Sundance initially defended itself against Morgan’s suit as if no arbitration agreement existed. Then—nearly eight months after the filing of Morgan’s suit—Sundance changed course and moved to stay the litigation and compel arbitration under Sections 3 and 4 of the Federal Arbitration Act (FAA).

What is the FAA?

When a party who has agreed to arbitrate a dispute instead brings a lawsuit, the FAA entitles the defendant to file an application to stay the litigation. But defendants do not always seek that relief right away. Sometimes, they engage in months, or even years, of litigation—filing motions to dismiss, answering complaints, and discussing settlement— before deciding they would fare better in arbitration. When that happens, the court faces a question—has the defendant’s request to switch to arbitration come too late?

Usually, a federal court deciding whether a litigant has waived a right does not ask if its actions caused harm. But when the right concerns arbitration, certain courts have held, a finding of harm is essential. A party can waive its arbitration right by litigating only when its conduct has prejudiced the other side. That special rule, the courts say, derives from the FAA’s “policy favoring arbitration.”

In Morgan’s case, the U.S. District Court applied Eighth Circuit Court of Appeal’s precedent to decide the waiver issue in favor of Morgan.

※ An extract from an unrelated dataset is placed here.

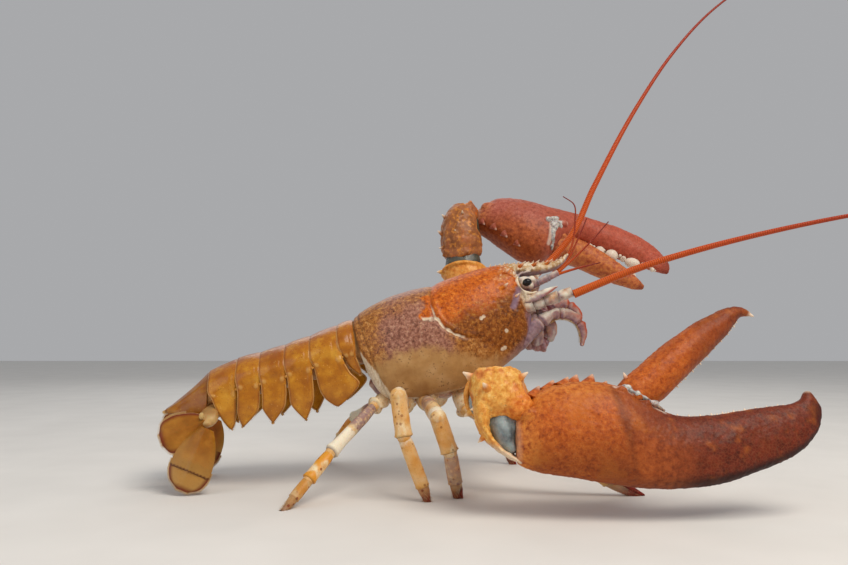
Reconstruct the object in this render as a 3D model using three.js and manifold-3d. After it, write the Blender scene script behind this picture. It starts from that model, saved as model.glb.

Under the Eighth Circuit’s test, a party waives its contractual right to arbitration if it knew of the right, acted inconsistently with that right, and prejudiced the other party by its inconsistent actions. The U.S. District Court held that Sundance prejudiced Morgan by waiting eight months after the suit was filed to compel arbitration. Sundance appealed the U.S. District Court’s decision to the Eighth Circuit, and the Eighth Circuit reversed the decision and sent Morgan’s case to arbitration. Morgan then appealed the Eighth Circuit’s decision to the Supreme Court.

FAA’s “policy favoring arbitration”

The Supreme Court agreed to accept the case to decide a split among Circuit Court of Appeals as to whether or not prejudice is needed for a waiver of arbitration rights under the FAA, and whether courts may create arbitration-specific variants of federal procedural rules, like those concerning waiver, based on the FAA’s “policy favoring arbitration.”

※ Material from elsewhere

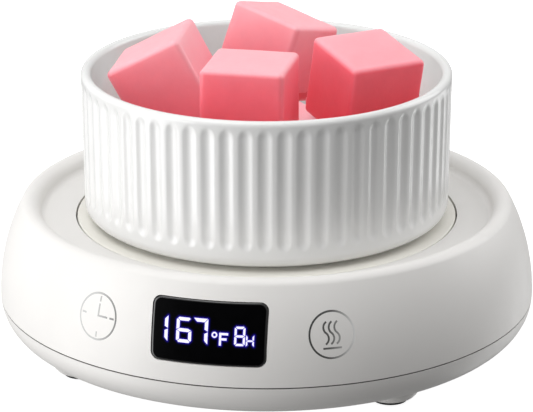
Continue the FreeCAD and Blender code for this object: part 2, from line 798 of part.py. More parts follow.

On May 23, 2022, the Supreme Court unanimously held that the FAA’s “policy favoring arbitration” does not authorize federal courts to invent special, arbitration-preferring procedural rules to favor arbitration over litigation. Accordingly, a court must hold a party to its arbitration contract just as the court would to any other kind and prejudice is not a condition of finding that a party, by litigating too long, waived its right to stay litigation or compel arbitration under the FAA.

The case is Morgan v. Sundance, Inc., argued on March 21, 2022 and decided on May 23, 2022.